**Work to complete:** Find the word "into" in the data. Return every line where it appears.

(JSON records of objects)
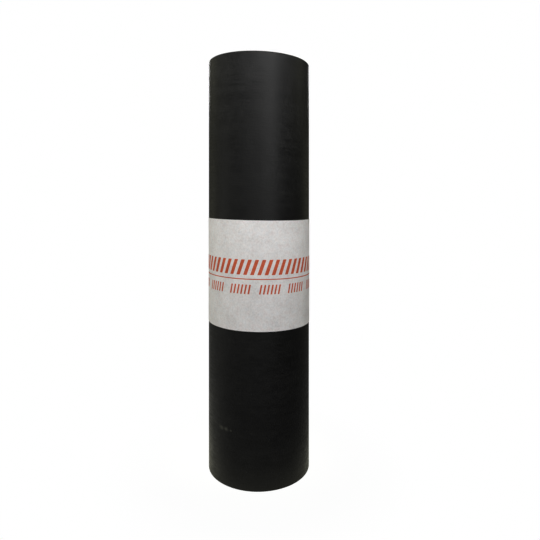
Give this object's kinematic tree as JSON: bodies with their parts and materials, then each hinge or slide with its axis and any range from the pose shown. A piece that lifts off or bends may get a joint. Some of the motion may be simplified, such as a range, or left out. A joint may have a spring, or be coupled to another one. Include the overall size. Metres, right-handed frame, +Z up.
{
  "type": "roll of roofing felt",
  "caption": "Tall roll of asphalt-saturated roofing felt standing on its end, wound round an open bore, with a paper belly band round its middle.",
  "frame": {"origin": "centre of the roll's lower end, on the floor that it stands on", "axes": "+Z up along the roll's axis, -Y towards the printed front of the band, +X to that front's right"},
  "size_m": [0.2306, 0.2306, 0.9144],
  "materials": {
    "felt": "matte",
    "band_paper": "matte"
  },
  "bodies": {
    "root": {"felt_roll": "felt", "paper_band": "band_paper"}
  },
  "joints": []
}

* * *

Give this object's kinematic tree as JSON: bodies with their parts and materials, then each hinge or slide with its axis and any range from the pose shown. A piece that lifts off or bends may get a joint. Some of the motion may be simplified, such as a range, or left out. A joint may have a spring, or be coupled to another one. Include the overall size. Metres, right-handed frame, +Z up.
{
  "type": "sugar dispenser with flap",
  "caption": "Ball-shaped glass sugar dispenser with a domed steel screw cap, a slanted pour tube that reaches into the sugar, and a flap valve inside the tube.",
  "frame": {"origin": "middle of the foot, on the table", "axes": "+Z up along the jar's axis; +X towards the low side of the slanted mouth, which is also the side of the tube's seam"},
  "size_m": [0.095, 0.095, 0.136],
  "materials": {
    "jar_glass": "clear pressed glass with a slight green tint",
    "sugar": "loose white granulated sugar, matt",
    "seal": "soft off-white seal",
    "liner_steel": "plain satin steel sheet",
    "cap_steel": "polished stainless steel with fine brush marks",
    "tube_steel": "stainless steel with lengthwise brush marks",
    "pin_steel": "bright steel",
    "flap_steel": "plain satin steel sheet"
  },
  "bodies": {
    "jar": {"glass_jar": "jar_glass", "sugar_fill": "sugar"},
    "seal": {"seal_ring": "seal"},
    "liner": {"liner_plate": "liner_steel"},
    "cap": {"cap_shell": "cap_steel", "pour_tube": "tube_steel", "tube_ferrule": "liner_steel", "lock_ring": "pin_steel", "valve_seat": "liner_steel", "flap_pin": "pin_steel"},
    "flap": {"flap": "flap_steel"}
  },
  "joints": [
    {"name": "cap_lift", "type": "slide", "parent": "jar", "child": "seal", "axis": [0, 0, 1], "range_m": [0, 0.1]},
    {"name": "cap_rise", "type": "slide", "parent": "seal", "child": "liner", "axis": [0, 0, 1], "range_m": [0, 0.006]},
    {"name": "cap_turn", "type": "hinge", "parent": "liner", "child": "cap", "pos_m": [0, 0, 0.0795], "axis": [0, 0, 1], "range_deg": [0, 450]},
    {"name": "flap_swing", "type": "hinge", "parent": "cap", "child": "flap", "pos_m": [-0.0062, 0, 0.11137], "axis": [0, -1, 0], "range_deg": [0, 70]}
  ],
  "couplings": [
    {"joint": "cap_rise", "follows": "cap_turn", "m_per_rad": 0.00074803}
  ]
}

---

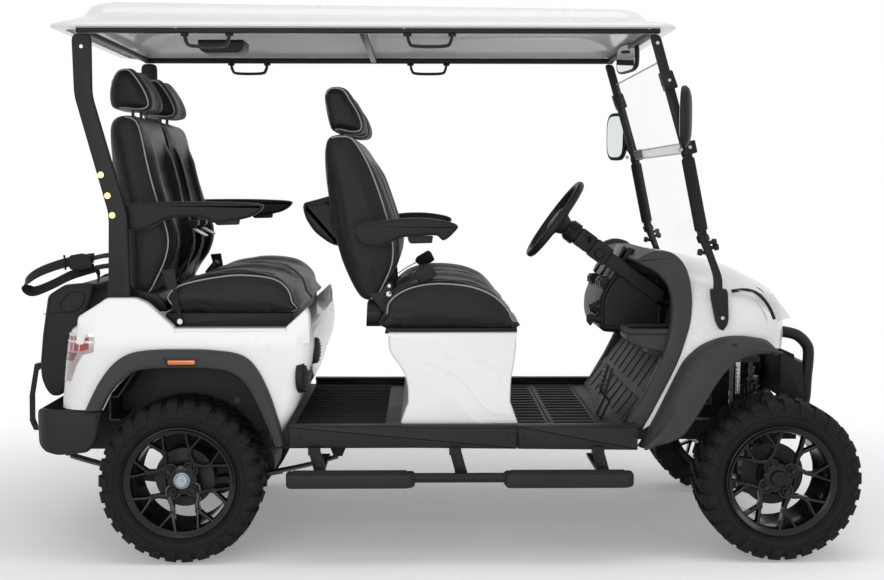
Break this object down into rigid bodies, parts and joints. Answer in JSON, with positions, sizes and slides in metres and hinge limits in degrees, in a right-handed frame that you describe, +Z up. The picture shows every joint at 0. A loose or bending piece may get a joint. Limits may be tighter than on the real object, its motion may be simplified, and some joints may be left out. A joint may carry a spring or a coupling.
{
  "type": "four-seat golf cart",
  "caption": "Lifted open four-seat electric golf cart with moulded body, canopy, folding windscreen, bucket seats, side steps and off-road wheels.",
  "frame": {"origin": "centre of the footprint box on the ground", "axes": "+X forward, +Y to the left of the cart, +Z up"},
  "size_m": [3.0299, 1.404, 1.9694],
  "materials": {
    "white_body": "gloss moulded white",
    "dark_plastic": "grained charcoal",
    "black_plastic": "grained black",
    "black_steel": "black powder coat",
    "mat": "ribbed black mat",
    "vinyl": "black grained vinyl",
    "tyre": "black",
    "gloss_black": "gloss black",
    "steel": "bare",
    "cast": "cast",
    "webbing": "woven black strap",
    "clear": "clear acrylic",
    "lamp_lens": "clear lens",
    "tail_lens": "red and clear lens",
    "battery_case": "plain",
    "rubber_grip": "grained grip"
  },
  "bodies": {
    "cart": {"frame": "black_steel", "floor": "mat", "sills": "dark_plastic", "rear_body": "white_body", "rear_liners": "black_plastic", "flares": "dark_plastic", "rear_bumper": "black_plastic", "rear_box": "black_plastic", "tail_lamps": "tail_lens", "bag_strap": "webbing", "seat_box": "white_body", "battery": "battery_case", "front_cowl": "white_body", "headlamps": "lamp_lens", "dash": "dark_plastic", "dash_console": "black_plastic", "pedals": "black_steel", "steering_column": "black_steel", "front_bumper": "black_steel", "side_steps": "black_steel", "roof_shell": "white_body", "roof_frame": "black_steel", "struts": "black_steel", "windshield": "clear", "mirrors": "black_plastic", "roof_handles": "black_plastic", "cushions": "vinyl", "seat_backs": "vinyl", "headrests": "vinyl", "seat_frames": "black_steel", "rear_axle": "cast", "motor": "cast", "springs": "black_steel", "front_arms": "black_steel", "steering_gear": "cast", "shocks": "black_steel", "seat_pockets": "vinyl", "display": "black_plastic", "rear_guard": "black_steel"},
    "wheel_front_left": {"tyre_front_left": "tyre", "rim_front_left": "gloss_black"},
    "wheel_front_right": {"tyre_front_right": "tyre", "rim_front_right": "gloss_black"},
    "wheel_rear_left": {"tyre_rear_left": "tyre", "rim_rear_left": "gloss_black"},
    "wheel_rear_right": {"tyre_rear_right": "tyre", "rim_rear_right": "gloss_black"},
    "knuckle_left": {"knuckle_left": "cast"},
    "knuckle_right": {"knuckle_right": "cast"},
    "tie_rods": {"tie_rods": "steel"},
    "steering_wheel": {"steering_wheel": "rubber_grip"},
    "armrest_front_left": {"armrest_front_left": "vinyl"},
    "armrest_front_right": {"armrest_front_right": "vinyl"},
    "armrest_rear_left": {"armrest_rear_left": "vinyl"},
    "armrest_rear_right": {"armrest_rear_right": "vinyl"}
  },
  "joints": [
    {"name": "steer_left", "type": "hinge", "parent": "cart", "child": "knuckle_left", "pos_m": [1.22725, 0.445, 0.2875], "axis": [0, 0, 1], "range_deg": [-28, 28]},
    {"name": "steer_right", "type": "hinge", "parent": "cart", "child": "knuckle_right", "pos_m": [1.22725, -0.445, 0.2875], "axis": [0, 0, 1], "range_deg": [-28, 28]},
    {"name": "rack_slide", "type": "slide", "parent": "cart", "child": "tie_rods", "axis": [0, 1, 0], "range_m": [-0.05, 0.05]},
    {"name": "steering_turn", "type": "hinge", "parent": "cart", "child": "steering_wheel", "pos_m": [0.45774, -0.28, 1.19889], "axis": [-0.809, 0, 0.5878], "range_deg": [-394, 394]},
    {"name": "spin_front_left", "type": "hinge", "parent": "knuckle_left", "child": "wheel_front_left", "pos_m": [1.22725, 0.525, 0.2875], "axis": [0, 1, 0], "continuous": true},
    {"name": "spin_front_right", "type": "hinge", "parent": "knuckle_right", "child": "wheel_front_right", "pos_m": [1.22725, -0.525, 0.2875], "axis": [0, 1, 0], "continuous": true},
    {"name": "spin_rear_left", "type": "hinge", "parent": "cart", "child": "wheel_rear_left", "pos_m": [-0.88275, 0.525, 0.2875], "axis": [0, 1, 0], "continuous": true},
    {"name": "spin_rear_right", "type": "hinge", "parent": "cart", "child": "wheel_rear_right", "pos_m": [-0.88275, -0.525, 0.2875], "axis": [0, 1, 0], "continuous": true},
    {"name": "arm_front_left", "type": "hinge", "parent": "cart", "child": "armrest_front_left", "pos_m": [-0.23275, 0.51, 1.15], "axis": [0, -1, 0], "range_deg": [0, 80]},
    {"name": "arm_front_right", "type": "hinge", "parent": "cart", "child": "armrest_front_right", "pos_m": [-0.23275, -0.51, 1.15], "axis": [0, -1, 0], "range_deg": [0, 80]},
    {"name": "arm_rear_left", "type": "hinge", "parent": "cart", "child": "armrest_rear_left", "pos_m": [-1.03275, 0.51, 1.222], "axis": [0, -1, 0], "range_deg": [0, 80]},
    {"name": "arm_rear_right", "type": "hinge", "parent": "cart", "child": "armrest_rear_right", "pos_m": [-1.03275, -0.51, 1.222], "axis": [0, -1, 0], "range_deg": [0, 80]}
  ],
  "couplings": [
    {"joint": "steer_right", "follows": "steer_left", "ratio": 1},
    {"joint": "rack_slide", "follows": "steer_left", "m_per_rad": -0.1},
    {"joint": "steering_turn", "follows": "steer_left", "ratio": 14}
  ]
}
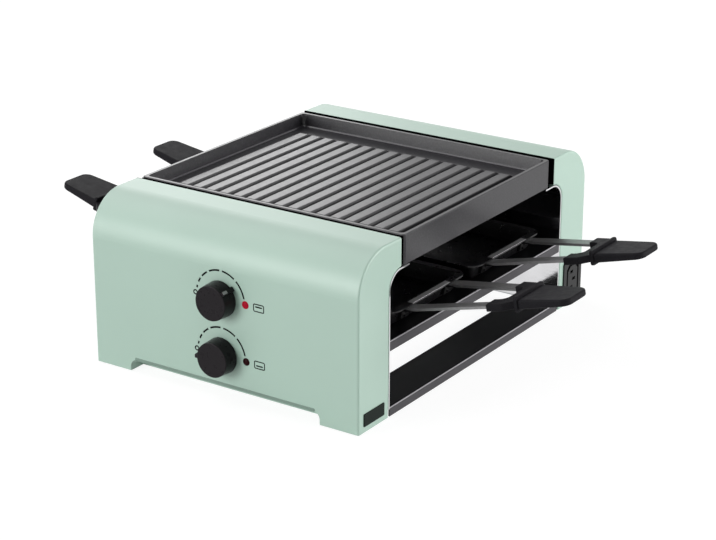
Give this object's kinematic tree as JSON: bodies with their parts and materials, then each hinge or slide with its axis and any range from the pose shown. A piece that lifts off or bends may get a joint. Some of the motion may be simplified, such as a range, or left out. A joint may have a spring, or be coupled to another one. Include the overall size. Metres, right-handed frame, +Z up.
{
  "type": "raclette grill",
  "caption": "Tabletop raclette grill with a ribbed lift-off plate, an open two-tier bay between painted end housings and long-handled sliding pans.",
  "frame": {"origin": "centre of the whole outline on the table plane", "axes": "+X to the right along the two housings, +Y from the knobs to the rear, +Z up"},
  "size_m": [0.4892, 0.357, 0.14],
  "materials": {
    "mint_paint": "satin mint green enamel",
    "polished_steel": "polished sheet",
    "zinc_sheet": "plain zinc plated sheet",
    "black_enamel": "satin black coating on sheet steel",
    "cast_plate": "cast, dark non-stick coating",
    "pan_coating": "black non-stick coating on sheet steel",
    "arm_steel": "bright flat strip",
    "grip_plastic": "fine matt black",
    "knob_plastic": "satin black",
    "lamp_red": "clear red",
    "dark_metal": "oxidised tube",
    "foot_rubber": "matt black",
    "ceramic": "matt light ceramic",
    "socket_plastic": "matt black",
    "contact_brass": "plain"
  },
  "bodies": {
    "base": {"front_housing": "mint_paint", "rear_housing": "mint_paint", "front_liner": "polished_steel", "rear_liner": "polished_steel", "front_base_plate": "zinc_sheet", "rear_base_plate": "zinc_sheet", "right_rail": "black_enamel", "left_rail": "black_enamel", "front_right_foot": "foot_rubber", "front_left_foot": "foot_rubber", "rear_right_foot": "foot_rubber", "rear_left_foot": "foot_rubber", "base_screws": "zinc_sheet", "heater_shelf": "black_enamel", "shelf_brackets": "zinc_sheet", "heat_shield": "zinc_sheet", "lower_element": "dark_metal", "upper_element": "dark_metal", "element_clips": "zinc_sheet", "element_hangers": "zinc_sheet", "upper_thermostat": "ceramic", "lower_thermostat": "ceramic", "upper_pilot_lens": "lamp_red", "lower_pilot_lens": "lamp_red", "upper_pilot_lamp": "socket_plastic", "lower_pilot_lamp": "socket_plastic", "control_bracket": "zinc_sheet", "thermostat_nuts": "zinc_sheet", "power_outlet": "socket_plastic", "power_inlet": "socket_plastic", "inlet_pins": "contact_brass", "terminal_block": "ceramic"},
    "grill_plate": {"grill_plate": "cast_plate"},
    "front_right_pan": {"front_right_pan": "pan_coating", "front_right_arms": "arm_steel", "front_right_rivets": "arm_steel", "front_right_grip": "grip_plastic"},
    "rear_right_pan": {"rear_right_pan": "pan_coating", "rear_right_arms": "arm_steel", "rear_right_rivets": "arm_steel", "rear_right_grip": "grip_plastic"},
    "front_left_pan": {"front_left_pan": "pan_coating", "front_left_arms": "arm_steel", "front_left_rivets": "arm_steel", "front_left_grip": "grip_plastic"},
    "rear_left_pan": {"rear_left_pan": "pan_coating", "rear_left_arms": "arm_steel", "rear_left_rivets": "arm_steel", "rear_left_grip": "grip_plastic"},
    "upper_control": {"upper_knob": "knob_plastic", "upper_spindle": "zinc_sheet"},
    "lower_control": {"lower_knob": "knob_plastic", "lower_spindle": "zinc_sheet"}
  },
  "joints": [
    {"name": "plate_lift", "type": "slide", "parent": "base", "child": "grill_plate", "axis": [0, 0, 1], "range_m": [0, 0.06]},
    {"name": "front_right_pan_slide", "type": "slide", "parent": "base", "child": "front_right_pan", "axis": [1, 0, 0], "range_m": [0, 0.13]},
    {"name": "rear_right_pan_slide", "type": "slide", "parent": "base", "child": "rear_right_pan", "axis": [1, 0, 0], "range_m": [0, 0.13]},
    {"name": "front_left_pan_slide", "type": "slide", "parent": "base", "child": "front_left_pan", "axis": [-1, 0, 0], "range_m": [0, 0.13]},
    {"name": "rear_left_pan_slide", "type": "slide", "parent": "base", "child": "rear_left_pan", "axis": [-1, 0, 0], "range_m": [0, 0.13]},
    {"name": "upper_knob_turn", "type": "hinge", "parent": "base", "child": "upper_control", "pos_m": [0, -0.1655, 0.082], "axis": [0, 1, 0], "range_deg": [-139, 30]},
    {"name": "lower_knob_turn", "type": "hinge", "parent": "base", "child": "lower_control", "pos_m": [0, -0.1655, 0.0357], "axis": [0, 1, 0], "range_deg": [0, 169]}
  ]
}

**Exercise response:**
  "caption": "Ball-shaped glass sugar dispenser with a domed steel screw cap, a slanted pour tube that reaches into the sugar, and a flap valve inside the tube.",
Break this object down into rigid bodies, parts and joints. Answer in JSON, with positions, sizes and slides in metres and hinge limits in degrees, in a right-handed frame that you describe, +Z up. The picture shows every joint at 0. A loose or bending piece may get a joint. Limits may be tighter than on the real object, its motion may be simplified, and some joints may be left out. A joint may carry a spring or a coupling.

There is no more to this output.